Einmal soll die Verwirklichung der Autonomie möglichst lange hinausgezogen werden. Das wird dadurch erreicht, daß die Durchführungsbestimmungen zum Autonomiestatut zum großen Teil noch nicht erlassen sind und so Italien immer die Möglichkeit hat, die Durchführung des Gesetzes vom 28. Februar 1948 mit dem Bemerken zu unterbinden, daß dieses Gesetz nicht zur Gänze durchgeführt werden kann, weil eben die Durchführungsbestimmungen dazu fehlen.

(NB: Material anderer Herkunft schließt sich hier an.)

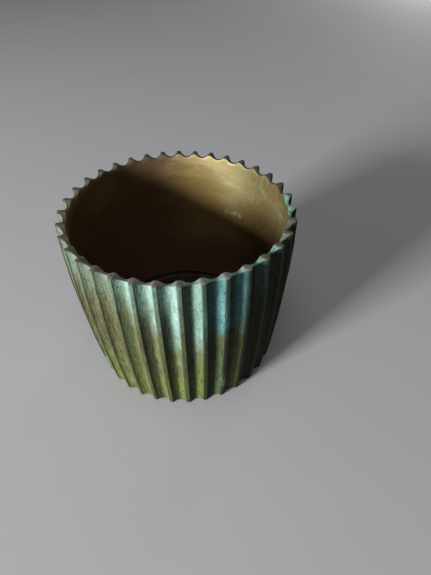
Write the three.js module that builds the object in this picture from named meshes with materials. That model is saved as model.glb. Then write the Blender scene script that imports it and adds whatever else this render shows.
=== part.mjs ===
// A small cast bronze pot with concave flutes, as a three.js scene.
// Millimetres, +Z up, origin at the centre of the foot, on the surface the pot stands on.
//
// The pot is three pieces. The fluted wall is one casting, open at both ends, with a flange turned
// inwards at its foot. A round base plate drops in from above and lies on that flange. A solder
// seam in the corner above the plate holds it and makes the pot tight.

import * as THREE from 'three';
import { mergeVertices } from 'three/addons/utils/BufferGeometryUtils.js';

// ---- driving dimensions ---------------------------------------------------------------------
const RIM_RADIUS = 55; // over the crests between the flutes, at the rim
const FOOT_RADIUS = 49; // over the crests, at the foot
const HEIGHT = 89.6; // foot to the highest points of the rim
const PROFILE_BULGE = 1.2; // 1: the wall leaves the rim upright; more: it swells just below the rim

const FLUTE_COUNT = 35;
const FLUTE_DEPTH = 2.7; // below the crests, at the rim
const FOOT_FLUTE_DEPTH = 1.9; // below the crests, at the foot
const FLOOR_WALL = 1.5; // wall thickness at the floor of a flute, measured level at the rim
const LAND_WIDTH = 2; // the flat crest between two flutes, at the rim
const FIRST_CREST = Math.PI; // the turn from -Y to one of the crests: it lies on +Y
const RIM_WAVE = 1.8; // how far the rim dips over each flute

const FLANGE_THICKNESS = 2.4;
const FLANGE_WIDTH = 5; // inwards from the bore at the foot
const PLATE_THICKNESS = 3;
const PLATE_CHAMFER = 0.6;
const SEAM_LEG = 2.6; // along the plate and up the wall
const SEAM_HOLLOW = 1 / 3; // share of the leg that the seam's hollow face keeps from each side
const FIT_GAP = 0.3; // between neighbouring pieces

// ---- fineness of the meshes -----------------------------------------------------------------
const STEPS_PER_FLUTE = 6; // two corners of the land and the points of the channel between them
const LAND_CORNERS = 2;
const OUTSIDE_STATIONS = 8;
const BORE_STATIONS = 5; // from the rim down to the head of the seam
const PLATE_SIDES = 96;

// ---- materials ------------------------------------------------------------------------------
const finish = (color, roughness, metalness) =>
  new THREE.MeshStandardMaterial({ color, roughness, metalness });
const verdigrisBronze = finish(0x6f8a5c, 0.7, 0.35);
const warmBronze = finish(0x8a7444, 0.5, 0.8);
const dullSolder = finish(0x77746a, 0.6, 0.7);

// ---- the wall's shape -----------------------------------------------------------------------
/** Radius over the crests at height z. */
function crestRadius(z) {
  const down = 1 - z / HEIGHT;
  return RIM_RADIUS - (RIM_RADIUS - FOOT_RADIUS) * ((1 - PROFILE_BULGE) * down + PROFILE_BULGE * down * down);
}

/** Radius of the smooth bore at height z. */
const boreRadius = (z) => crestRadius(z) - FLUTE_DEPTH - FLOOR_WALL;

// ---- where the plate and its seam lie in the bore ----------------------------------------------
const PLATE_UNDERSIDE = FLANGE_THICKNESS + FIT_GAP;
const PLATE_TOP = PLATE_UNDERSIDE + PLATE_THICKNESS;
const PLATE_RADIUS = boreRadius(FLANGE_THICKNESS) - FIT_GAP;
const SEAM_FOOT = PLATE_TOP + FIT_GAP;
const SEAM_HEAD = SEAM_FOOT + SEAM_LEG;

// ---- the flutes -------------------------------------------------------------------------------
/** Flute depth at height z: the channels run out shallower towards the foot. */
const fluteDepth = (z) => FOOT_FLUTE_DEPTH + ((FLUTE_DEPTH - FOOT_FLUTE_DEPTH) * z) / HEIGHT;

const PITCH = (2 * Math.PI * RIM_RADIUS) / FLUTE_COUNT;
const LAND_SHARE = LAND_WIDTH / PITCH;
const CHANNEL_HALF = (PITCH - LAND_WIDTH) / 2;
const CHANNEL_RADIUS = (CHANNEL_HALF ** 2 + FLUTE_DEPTH ** 2) / (2 * FLUTE_DEPTH); // of the round cutter

/** Where step k of a flute's cycle lies in its pitch, from 0 to 1, with the land at both ends. */
function pitchPlace(k) {
  const channelFacets = STEPS_PER_FLUTE - LAND_CORNERS + 1;
  return LAND_SHARE / 2 + (k / channelFacets) * (1 - LAND_SHARE);
}

/** How far across the channel a place in the pitch is: 0 at the middle, 1 at the lands and on them. */
const across = (place) => Math.min(Math.abs(place - 0.5) / ((1 - LAND_SHARE) / 2), 1);

/** Share of the full flute depth at a place in the pitch, along the arc that the round cutter leaves. */
function channelShare(place) {
  const chord = across(place) * CHANNEL_HALF;
  const floor = Math.sqrt(CHANNEL_RADIUS ** 2 - chord ** 2) - (CHANNEL_RADIUS - FLUTE_DEPTH);
  return Math.max(floor, 0) / FLUTE_DEPTH;
}

/** Share of the full dip of the rim at a place in the pitch: a parabola from land to land. */
const dipShare = (place) => 1 - across(place) ** 2;

/** Heights from one level to another in equal steps, both ends included. */
function levels(from, to, count) {
  return Array.from({ length: count }, (_, i) => from + ((to - from) * i) / (count - 1));
}

/**
 * A lathe whose profile runs once round the wall's section and closes on itself. Its points are
 * then moved: the outside ones inwards by the flute, and the rim ones down by the wave.
 */
function flutedWallGeometry() {
  const outside = levels(0, HEIGHT, OUTSIDE_STATIONS).map((z) => ({ r: crestRadius(z), z, fluted: true }));
  const boreHeights = [...levels(HEIGHT, SEAM_HEAD, BORE_STATIONS), SEAM_FOOT, FLANGE_THICKNESS];
  const bore = boreHeights.map((z) => ({ r: boreRadius(z), z, fluted: false }));
  const flangeRadius = boreRadius(0) - FLANGE_WIDTH;
  const flange = [
    { r: flangeRadius, z: FLANGE_THICKNESS, fluted: false },
    { r: flangeRadius, z: 0, fluted: false },
  ];
  const section = [...outside, ...bore, ...flange];
  const profile = [...section, section[0]].map(({ r, z }) => new THREE.Vector2(r, z));
  const geometry = new THREE.LatheGeometry(profile, FLUTE_COUNT * STEPS_PER_FLUTE);

  const position = geometry.getAttribute('position');
  for (let i = 0; i < position.count; i += 1) {
    const { r, z, fluted } = section[(i % profile.length) % section.length];
    const step = Math.floor(i / profile.length);
    const place = pitchPlace(step % STEPS_PER_FLUTE);
    const turn = (Math.floor(step / STEPS_PER_FLUTE) + place) / FLUTE_COUNT;
    const angle = 2 * Math.PI * turn + FIRST_CREST;
    const radius = fluted ? r - fluteDepth(z) * channelShare(place) : r;
    const height = z === HEIGHT ? z - RIM_WAVE * dipShare(place) : z;
    position.setXYZ(i, radius * Math.sin(angle), height, radius * Math.cos(angle));
  }
  return welded(geometry);
}

/** A solid of revolution from a profile of [radius, height] pairs. */
function turned(pairs) {
  return welded(new THREE.LatheGeometry(pairs.map(([r, z]) => new THREE.Vector2(r, z)), PLATE_SIDES));
}

/** The same mesh with its shared points merged, so that it is one closed body. */
function welded(geometry) {
  geometry.deleteAttribute('normal');
  geometry.deleteAttribute('uv');
  const merged = mergeVertices(geometry);
  merged.computeVertexNormals();
  return merged;
}

// ---- the plate and its seam -----------------------------------------------------------------
/** A round plate with both of its edges chamfered. */
function basePlateGeometry() {
  return turned([
    [0, PLATE_UNDERSIDE],
    [PLATE_RADIUS - PLATE_CHAMFER, PLATE_UNDERSIDE],
    [PLATE_RADIUS, PLATE_UNDERSIDE + PLATE_CHAMFER],
    [PLATE_RADIUS, PLATE_TOP - PLATE_CHAMFER],
    [PLATE_RADIUS - PLATE_CHAMFER, PLATE_TOP],
    [0, PLATE_TOP],
  ]);
}

/** A ring in the corner between the plate and the wall, with a hollow face. */
function solderSeamGeometry() {
  const footRadius = boreRadius(SEAM_FOOT) - FIT_GAP;
  const headRadius = boreRadius(SEAM_HEAD) - FIT_GAP;
  return turned([
    [footRadius - SEAM_LEG, SEAM_FOOT],
    [footRadius, SEAM_FOOT],
    [headRadius, SEAM_HEAD],
    [footRadius - SEAM_LEG * SEAM_HOLLOW, SEAM_FOOT + SEAM_LEG * SEAM_HOLLOW],
    [footRadius - SEAM_LEG, SEAM_FOOT],
  ]);
}

// ---- the assembly ---------------------------------------------------------------------------
/** A named piece of the pot. */
function piece(name, geometry, material) {
  const mesh = new THREE.Mesh(geometry, material);
  mesh.name = name;
  return mesh;
}

const pot = new THREE.Group();
pot.rotation.x = Math.PI / 2; // a lathe turns about Y; the pot stands along Z
pot.add(piece('fluted_wall', flutedWallGeometry(), verdigrisBronze));
pot.add(piece('base_plate', basePlateGeometry(), warmBronze));
pot.add(piece('solder_seam', solderSeamGeometry(), dullSolder));

export default pot;
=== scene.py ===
"""A small cast bronze pot with concave flutes and green verdigris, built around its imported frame.

Metres, +Z up, origin at the centre of the foot. The fluted wall, the base plate and the solder seam
are modelled anew, each in the place of its CAD node, and stand on a pale floor in soft window light.
"""

import logging
import math
from dataclasses import dataclass, field
from enum import Enum
from typing import Any, Callable, Iterable, Union

import bmesh
import bpy
from mathutils import Matrix, Vector


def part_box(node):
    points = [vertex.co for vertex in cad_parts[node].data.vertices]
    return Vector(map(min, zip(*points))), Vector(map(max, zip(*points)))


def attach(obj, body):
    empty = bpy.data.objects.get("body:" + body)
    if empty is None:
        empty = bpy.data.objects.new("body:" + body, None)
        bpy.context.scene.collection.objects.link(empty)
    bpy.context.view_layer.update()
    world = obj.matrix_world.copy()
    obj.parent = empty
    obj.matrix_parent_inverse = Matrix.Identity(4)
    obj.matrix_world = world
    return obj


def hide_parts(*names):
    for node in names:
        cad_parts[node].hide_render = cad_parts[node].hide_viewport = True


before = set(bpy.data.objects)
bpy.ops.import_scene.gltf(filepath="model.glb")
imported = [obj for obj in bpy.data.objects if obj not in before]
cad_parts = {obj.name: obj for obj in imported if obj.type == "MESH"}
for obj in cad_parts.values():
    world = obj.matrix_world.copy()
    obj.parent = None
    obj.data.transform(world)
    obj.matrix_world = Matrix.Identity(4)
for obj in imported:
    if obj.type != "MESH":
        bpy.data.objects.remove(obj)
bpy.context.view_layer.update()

log = logging.getLogger("fluted_pot")

MM = 0.001
Triple = tuple[float, float, float]
Colour = Triple


# ---- modelling by hand ------------------------------------------------------------------------
class Mode(Enum):
    """The two modes that a piece is worked in."""

    OBJECT = "OBJECT"
    EDIT = "EDIT"


def enter(mode: Mode) -> None:
    """Switches the active piece to a mode."""
    bpy.ops.object.mode_set(mode=mode.value)


def start_clean() -> None:
    """Leaves nothing selected, so that the next operator meets only its own piece."""
    bpy.ops.object.select_all(action="DESELECT")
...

Als nun die Südtiroler Landesregierung in der Frage des Volkswahnbaues in Ermangelung von staatlichen Durchführungsbestimmungen selbst Durchführungsbestimmungen erließ, wurden diese von der italienischen Regierung mit dem Bemerken, daß die Erlassung der Durchführungsbestimmungen nicht in die Kompetenz der Provinz oder Region, sondern einzig und allein in die Kompetenz des Staates falle, abgelehnt.

Diese Durchführungsbestimmungen zum Autonomiestatut — zweiter Gesichtspunkt — werden einmal erlassen werden, und zwar genau dann, wenn die Italiener in der Provinz Bozen die Mehrheit haben werden. Dann allerdings ist das ganze Autonomiestatut bereits hinfällig …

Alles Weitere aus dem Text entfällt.